Homenaje a Jorge Semprún en Biriatou (País Vasco Francés) tras su muerte en 2011.

Homenaje a Jorge Semprún en Biriatou (País Vasco Francés) tras su muerte en 2011. / REMI RIVIERE

Años después, en 2022, el periodista y cineasta francés Patrick Rotman escribió un libro extraordinario, Ivo y Jorge, que también publicó Tusquets. Como Pradera fue su hermano español, Yves Montand fue su amigo francés. Su cuate, el otro lado de sus pasiones y de su risa.

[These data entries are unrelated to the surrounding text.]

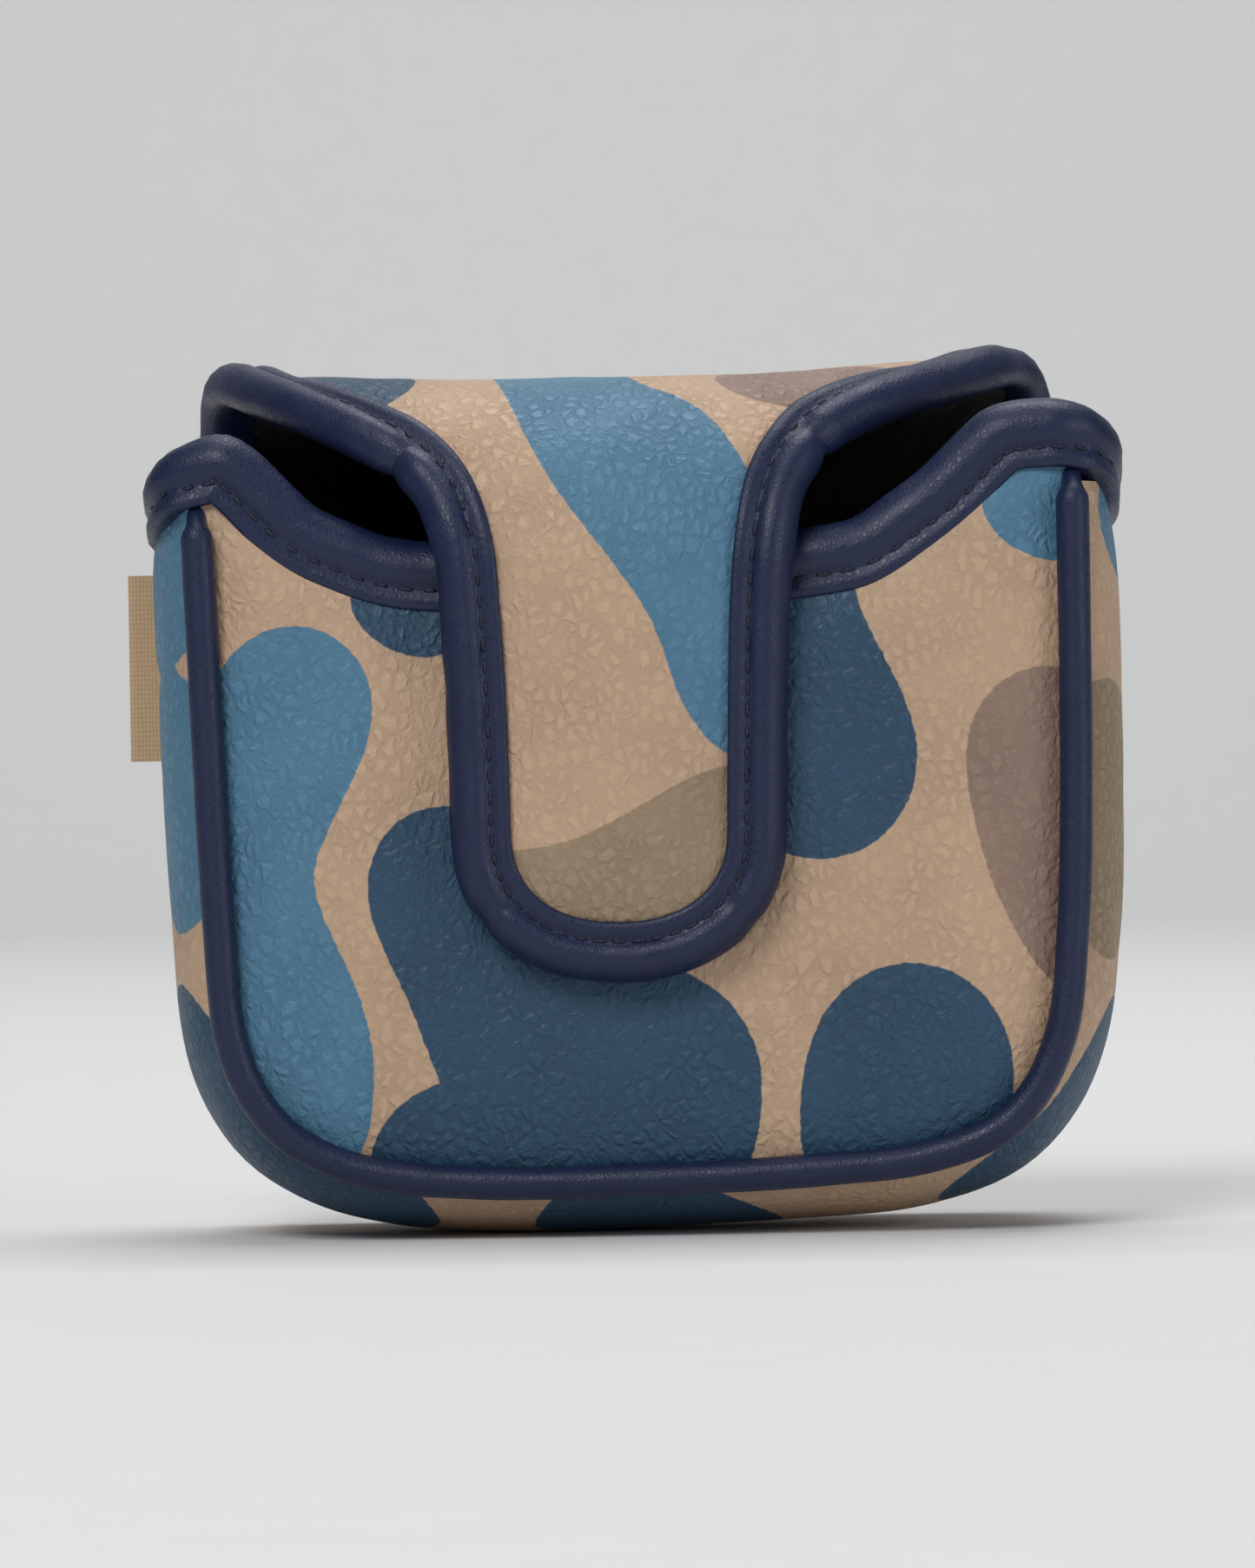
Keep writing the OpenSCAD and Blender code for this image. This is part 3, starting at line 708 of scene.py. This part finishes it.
def stitch_tree():
    """Puts one stitch on every point, along its 'lie' and facing its 'face'."""
    tree = bpy.data.node_groups.new("stitches", "GeometryNodeTree")
    sockets = {}
    for label, kind, way in (("Geometry", "NodeSocketGeometry", "INPUT"),
                             ("Stitch length", "NodeSocketFloat", "INPUT"),
                             ("Thread radius", "NodeSocketFloat", "INPUT"),
                             ("Seed", "NodeSocketInt", "INPUT"),
                             ("Thread", "NodeSocketMaterial", "INPUT"),
                             ("Geometry", "NodeSocketGeometry", "OUTPUT")):
        sockets[label, way] = tree.interface.new_socket(label, in_out=way, socket_type=kind)
    add = tree.nodes.new
    link = tree.links.new
    given, result = add("NodeGroupInput"), add("NodeGroupOutput")
    ball = add("GeometryNodeMeshUVSphere")
    ball.inputs["Segments"].default_value = 8
    ball.inputs["Rings"].default_value = 5
    ball.inputs["Radius"].default_value = 1.0
    lie, face = add("GeometryNodeInputNamedAttribute"), add("GeometryNodeInputNamedAttribute")
    lie.data_type = face.data_type = "FLOAT_VECTOR"
    lie.inputs["Name"].default_value, face.inputs["Name"].default_value = "lie", "face"
    turned = add("FunctionNodeAxesToRotation")
    turned.primary_axis, turned.secondary_axis = "X", "Z"
    link(lie.outputs["Attribute"], turned.inputs[0])
    link(face.outputs["Attribute"], turned.inputs[1])
    vary = add("FunctionNodeRandomValue")
    vary.data_type = "FLOAT"
    vary.inputs[2].default_value, vary.inputs[3].default_value = 0.85, 1.1
    link(given.outputs["Seed"], vary.inputs["Seed"])
    half, size = add("ShaderNodeMath"), add("ShaderNodeCombineXYZ")
    half.operation = "MULTIPLY"
    longer = add("ShaderNodeMath")
    longer.operation = "MULTIPLY"
    longer.inputs[1].default_value = 0.5
    link(given.outputs["Stitch length"], longer.inputs[0])
    link(longer.outputs[0], half.inputs[0])
    link(vary.outputs[1], half.inputs[1])
    link(half.outputs[0], size.inputs["X"])
    link(given.outputs["Thread radius"], size.inputs["Y"])
    link(given.outputs["Thread radius"], size.inputs["Z"])
    place, whole, paint = (add("GeometryNodeInstanceOnPoints"),
                           add("GeometryNodeRealizeInstances"), add("GeometryNodeSetMaterial"))
    link(given.outputs["Geometry"], place.inputs["Points"])
    link(ball.outputs["Mesh"], place.inputs["Instance"])
    link(turned.outputs[0], place.inputs["Rotation"])
    link(size.outputs[0], place.inputs["Scale"])
    link(place.outputs[0], whole.inputs[0])
    link(whole.outputs[0], paint.inputs["Geometry"])
    link(given.outputs["Thread"], paint.inputs["Material"])
    link(paint.outputs[0], result.inputs[0])
    return tree, {label: s.identifier for (label, way), s in sockets.items() if way == "INPUT"}


STITCHES, STITCH_INPUTS = stitch_tree()


def sew(name, points, lies, faces):
    """A row of stitches as one plain mesh; points in millimetres."""
    mesh = bpy.data.meshes.new(name)
    mesh.from_pydata((points * MM).tolist(), [], [])
    for label, vectors in (("lie", lies), ("face", faces)):
        values = mesh.attributes.new(label, "FLOAT_VECTOR", "POINT")
        values.data.foreach_set("vector", vectors.astype(np.float32).ravel())
    row = bpy.data.objects.new(name, mesh)
    bpy.context.scene.collection.objects.link(row)
    modifier = row.modifiers.new("stitches", "NODES")
    modifier.node_group = STITCHES
    for label, value in (("Stitch length", stitch_length * MM), ("Thread radius", thread_r * MM),
                         ("Seed", 7), ("Thread", THREAD)):
        modifier[STITCH_INPUTS[label]] = value
    bpy.context.view_layer.update()
    done = bpy.data.meshes.new_from_object(
        row.evaluated_get(bpy.context.evaluated_depsgraph_get()))
    row.modifiers.clear()
    row.data = done
    done.name = name
    done.shade_smooth()
    return row


def sew_groove(name, groove, path, normals, outs, turns, skip=(1.5, 1)):
    """Stitches in the groove of a binding, one every pitch; skip is left bare at each end."""
    along = np.concatenate([[0], np.cumsum(np.linalg.norm(np.diff(path, axis=0), axis=1))])
    at = np.arange(skip[0], along[-1] - skip[1], stitch_pitch)
    rows = [np.stack([np.interp(at, along, a[:, k]) for k in range(3)], axis=1)
            for a in (path, normals, outs, turns)]
    return sew(name, rows[0] - (groove + 0.1) * rows[2] + 2.55 * rows[1], rows[3], rows[1])


stitches = sew_groove("mouth_stitches", mouth_groove, mouth_path, mouth_normal, mouth_out,
                      mouth_turn)
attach(stitches, "pouch")
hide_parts("mouth_thread", "side_thread")
for part, cut in PARTS.items():
    stitches = sew_groove(part + "_stitches", flap_groove, flap_path[cut], flap_normal[cut],
                          flap_out[cut], flap_turn[cut], STITCH_SKIPS[part])
    bend_with(stitches, part)
    if part == "strap":
        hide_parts("strap_thread")
    elif part == "left":
        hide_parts("flap_thread")

# ---- Fleece lining ----
# Black fleece glued behind every panel, its pile brushed up. Each piece is as thick as the
# CAD lining, with a lumpy face towards the pocket.
fleece_t = stack_t - pad_t
glue_gap = 0.02


def black_fleece():
    material, shader, add = new_material("fleece_lining")
    links = material.node_tree.links
    coords = add("ShaderNodeTexCoord").outputs["Object"]
    tufts = add("ShaderNodeTexNoise", {"Vector": coords, "Scale": 700.0, "Detail": 6.0,
                                       "Roughness": 0.75})
    colour = add("ShaderNodeMix", data_type="RGBA")
    links.new(tufts.outputs["Fac"], colour.inputs["Factor"])
    colour.inputs[6].default_value = (0.0015, 0.0015, 0.002, 1)
    colour.inputs[7].default_value = (0.010, 0.010, 0.012, 1)
    links.new(colour.outputs[2], shader.inputs["Base Color"])
    bump = add("ShaderNodeBump", {"Height": tufts.outputs["Fac"], "Strength": 0.9,
                                  "Distance": 0.6 * MM})
    links.new(bump.outputs["Normal"], shader.inputs["Normal"])
    shader.inputs["Roughness"].default_value = 0.95
    shader.inputs["Specular IOR Level"].default_value = 0.1
    shader.inputs["Sheen Weight"].default_value = 0.15
    return material


FLEECE = black_fleece()


def pile(x, y, z):
    return 0.25 * grain(x, y, z, 3.2, 6.1) + 0.15 * grain(x, y, z, 1.4, 8.2)


def finish_lining(lining, *nodes):
    lining.data.materials.append(FLEECE)
    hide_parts(*nodes)


x, z, glued = front_grid(lambda x, z: np.full(x.shape, front_y + pad_t + glue_gap))
brushed = glued + np.array([0, 1, 0]) * (fleece_t + pile(x, 0 * x, z))[:, :, None]
lining = pad_piece("front_fleece", glued, brushed)
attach(lining, "pouch")
finish_lining(lining, "front_lining")

lumps = pile(along, back_y * v, 0 * v)
lining = pad_piece("gusset_fleece", gusset_grid(pad_t + glue_gap, pad_t),
                   gusset_grid(pad_t + fleece_t + lumps, stack_t))
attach(lining, "pouch")
finish_lining(lining, "gusset_lining")

for name, rows, columns in (("back_fleece", back_rows, 100), ("strap_fleece", strap_rows, 64)):
    x, s, edge = fold_grid(rows, columns)
    glued = fold_point(x, s, -pad_t - glue_gap)[0]
    brushed = fold_point(x, s, -stack_t + np.minimum(0.1, pile(x, s, 0 * x)))[0]
    lining = pad_piece(name, glued[:, ::-1], brushed[:, ::-1])
    if name == "back_fleece":
        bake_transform(lining)
        finish_lining(lining, "back_lining")
    else:
        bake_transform(lining)
        finish_lining(lining, "flap_lining", "strap_lining")

# ---- Side label ----
# A folded loop of woven ribbon caught in the rear left seam, its fold outward. It is bare.
label_low, label_high = box_mm("side_label")
ribbon_t, ribbon_lift = 0.42, 1.6


def woven_ribbon():
    material, shader, add = new_material("label_ribbon")
    links = material.node_tree.links
    coords = add("ShaderNodeTexCoord").outputs["Object"]
    ribs = add("ShaderNodeTexWave", {"Vector": coords, "Scale": 480.0, "Distortion": 0.4},
               bands_direction="Z")
    warp = add("ShaderNodeTexWave", {"Vector": coords, "Scale": 620.0, "Distortion": 0.4},
               bands_direction="X")
    weave = add("ShaderNodeMath", {0: ribs.outputs["Fac"], 1: warp.outputs["Fac"]},
                operation="MULTIPLY")
    colour = add("ShaderNodeMix", data_type="RGBA")
    links.new(weave.outputs[0], colour.inputs["Factor"])
    colour.inputs[6].default_value = (0.44, 0.31, 0.18, 1)
    colour.inputs[7].default_value = (0.60, 0.44, 0.27, 1)
    links.new(colour.outputs[2], shader.inputs["Base Color"])
    bump = add("ShaderNodeBump", {"Height": weave.outputs[0], "Strength": 0.6,
                                  "Distance": 0.12 * MM})
    links.new(bump.outputs["Normal"], shader.inputs["Normal"])
    shader.inputs["Roughness"].default_value = 0.75
    return material


fold = np.linspace(-math.pi / 2, math.pi / 2, 9)
loop_r = (label_high[1] - label_low[1] - ribbon_t) / 2
loop_y = (label_high[1] + label_low[1]) / 2
reach = label_low[0] + loop_r - 2.2
loop = resample(np.vstack([[(label_high[0], loop_y - loop_r)],
                           np.stack([reach - loop_r * np.cos(fold),
                                     loop_y + loop_r * np.sin(fold)], axis=1),
                           [(label_high[0], loop_y + loop_r)]]), 0.35)
turn = np.gradient(loop, axis=0)
turn /= np.linalg.norm(turn, axis=1)[:, None]
away = np.stack([turn[:, 1], -turn[:, 0]], axis=1)
away *= np.sign((away * (loop - (label_high[0], loop_y))).sum(axis=1))[:, None]
tall = np.linspace(label_low[2], label_high[2], 30) + ribbon_lift
curl = 0.18 * np.sin(tall / 4)


def label_layer(off):
    flat = loop + away * off
    return np.stack([flat[:, None, 0] + 0 * tall, flat[:, None, 1] + curl * 0.6,
                     tall + 0 * flat[:, None, 0]], axis=2)


label = pad_piece("side_label_ribbon", label_layer(ribbon_t / 2)[:, ::-1],
                  label_layer(-ribbon_t / 2)[:, ::-1])
label.data.materials.append(woven_ribbon())
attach(label, "pouch")
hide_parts("side_label")

# ---- Inside: magnets ----
# Two discs of nickel-plated magnet sit in the front panel's foam and two in the strap's,
# facing each other. The label is held by its own stitches.
material, shader, add = new_material("magnet")
brushing = add("ShaderNodeTexNoise", {"Vector": add("ShaderNodeTexCoord").outputs["Object"],
                                      "Scale": 2500.0, "Detail": 4.0})
rough = add("ShaderNodeMapRange", {"Value": brushing.outputs["Fac"], "To Min": 0.18,
                                   "To Max": 0.4})
material.node_tree.links.new(rough.outputs[0], shader.inputs["Roughness"])
shader.inputs["Base Color"].default_value = (0.55, 0.54, 0.51, 1)
shader.inputs["Metallic"].default_value = 1.0
for node in ("front_magnets", "strap_magnets"):
    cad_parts[node].data.materials.clear()
    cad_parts[node].data.materials.append(material)
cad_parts["label_thread"].data.materials.clear()
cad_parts["label_thread"].data.materials.append(THREAD)

# ---- Floor, light and camera ----
# A pale paper sweep with its own wash of light, a large soft key above the camera, a fill
# and a top light.
paper_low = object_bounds()[0][2]
bend = np.linspace(0, math.pi / 2, 24)
sweep = np.vstack([[(-5.0, 0.0)], np.stack([2.4 + 0.8 * np.sin(bend),
                                            0.8 - 0.8 * np.cos(bend)], axis=1), [(3.2, 4.0)]])
points = [(px, py, pz + paper_low) for py, pz in sweep for px in (-9.0, 9.0)]
paper_mesh = bpy.data.meshes.new("paper")
paper_mesh.from_pydata(points, [], [(2 * i, 2 * i + 1, 2 * i + 3, 2 * i + 2)
                                    for i in range(len(sweep) - 1)])
paper_mesh.shade_smooth()
paper = bpy.data.objects.new("paper", paper_mesh)
bpy.context.scene.collection.objects.link(paper)
material, shader, add = new_material("paper")
fibre = add("ShaderNodeTexNoise", {"Vector": add("ShaderNodeTexCoord").outputs["Object"],
                                   "Scale": 60.0, "Detail": 5.0})
shade = add("ShaderNodeMix", data_type="RGBA")
material.node_tree.links.new(fibre.outputs["Fac"], shade.inputs["Factor"])
shade.inputs[6].default_value = (0.74, 0.74, 0.735, 1)
shade.inputs[7].default_value = (0.76, 0.76, 0.755, 1)
material.node_tree.links.new(shade.outputs[2], shader.inputs["Base Color"])
shader.inputs["Roughness"].default_value = 0.9
shader.inputs["Specular IOR Level"].default_value = 0.1
paper_mesh.materials.append(material)

for name, at, aim, size, watts in (
        ("key", (-0.55, -1.35, 1.25), (0, 0, 0.06), 0.8, 18.0),
        ("fill", (1.35, -1.0, 0.5), (0, 0, 0.06), 0.7, 5.5),
        ("top", (0.15, 0.3, 1.5), (0, 0, 0.06), 0.9, 10.0),
        ("wash", (0, 1.3, 2.4), (0, 3.2, 0.9), 2.0, 38.0)):
    light = bpy.data.lights.new(name, "AREA")
    light.energy, light.size = watts, size
    lamp = bpy.data.objects.new(name, light)
    lamp.location = at
    away = np.array(aim) - np.array(at)
    lamp.rotation_mode = "QUATERNION"
    lamp.rotation_quaternion = Vector(away).to_track_quat("-Z", "Y")
    bpy.context.scene.collection.objects.link(lamp)

world = bpy.data.worlds.new("studio")
world.use_nodes = True
sky = world.node_tree.nodes["Background"]
sky.inputs["Color"].default_value = (0.9, 0.93, 1.0, 1)
seen = world.node_tree.nodes.new("ShaderNodeLightPath").outputs["Is Camera Ray"]
level = world.node_tree.nodes.new("ShaderNodeMapRange")
level.inputs["To Min"].default_value, level.inputs["To Max"].default_value = 0.16, 0.6
world.node_tree.links.new(seen, level.inputs["Value"])
world.node_tree.links.new(level.outputs[0], sky.inputs["Strength"])
bpy.context.scene.world = world

lens = bpy.data.cameras.new("camera")
lens.sensor_fit, lens.sensor_width, lens.lens = "HORIZONTAL", 36.0, 235.0
lens.clip_end = 20
camera = bpy.data.objects.new("camera", lens)
camera.location = (-0.0013, front_y * MM - 1.1, 0.0603)
camera.rotation_euler = (math.radians(90), math.radians(1.0), 0)
bpy.context.scene.collection.objects.link(camera)
bpy.context.scene.camera = camera
bpy.context.scene.view_settings.view_transform = "Standard"
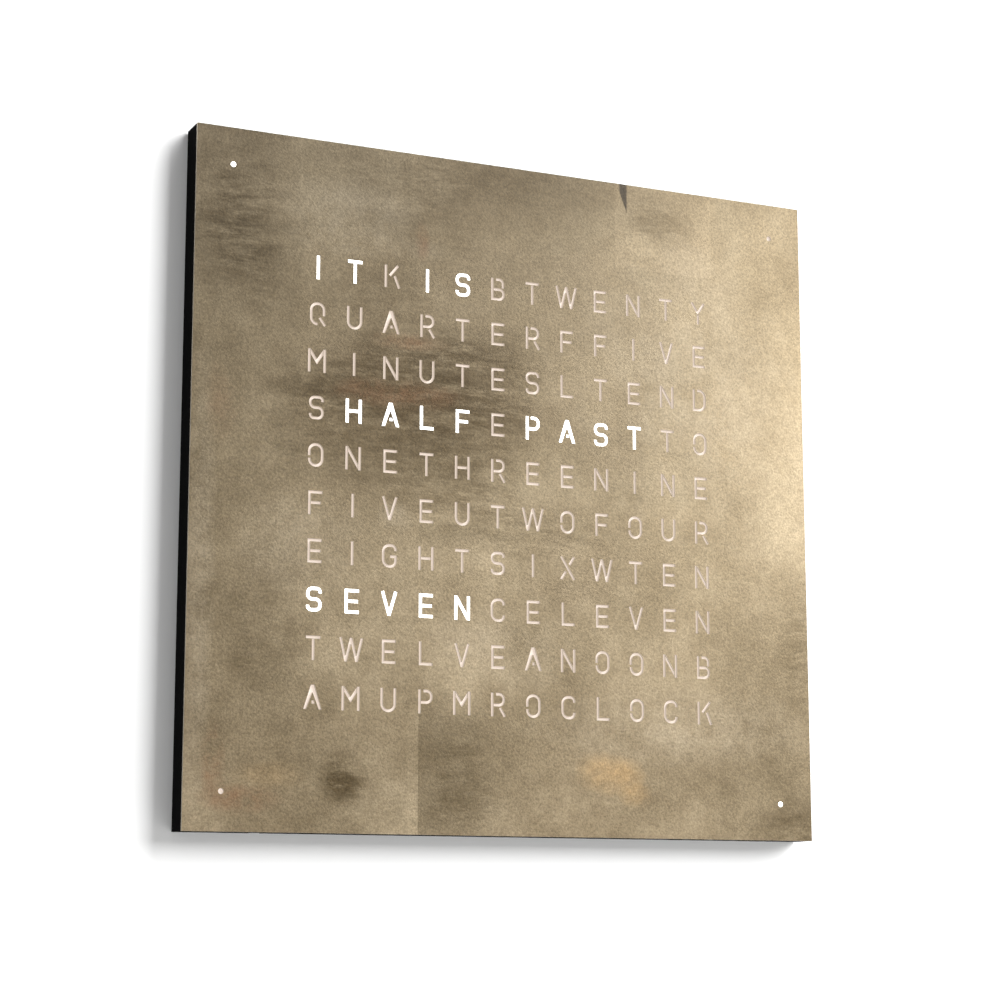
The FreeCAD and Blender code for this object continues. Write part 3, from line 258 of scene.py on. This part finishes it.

En ese diálogo ahora legendario ambos, Ivo y Jorge, hablan de lo que los juntó. Semprún le dijo al cantante, al actor: “El comunismo no era la juventud del mundo, pero fue nuestra juventud”. Montand pensó la frase y luego le regaló a su amigo esta que parece el verso de una canción suya: “La melancolía de los días pasados, de los años desvanecidos”.

Sobre las cenizas de los recuerdos sobresale hoy la risa de Semprún, su inolvidable modo de contar y de reír. Su modo de celebrar que nadie le podía negar jamás la juventud del mundo. El 10 de diciembre próximo hubiera cumplido 100 años. Un ser inolvidable, ciertamente.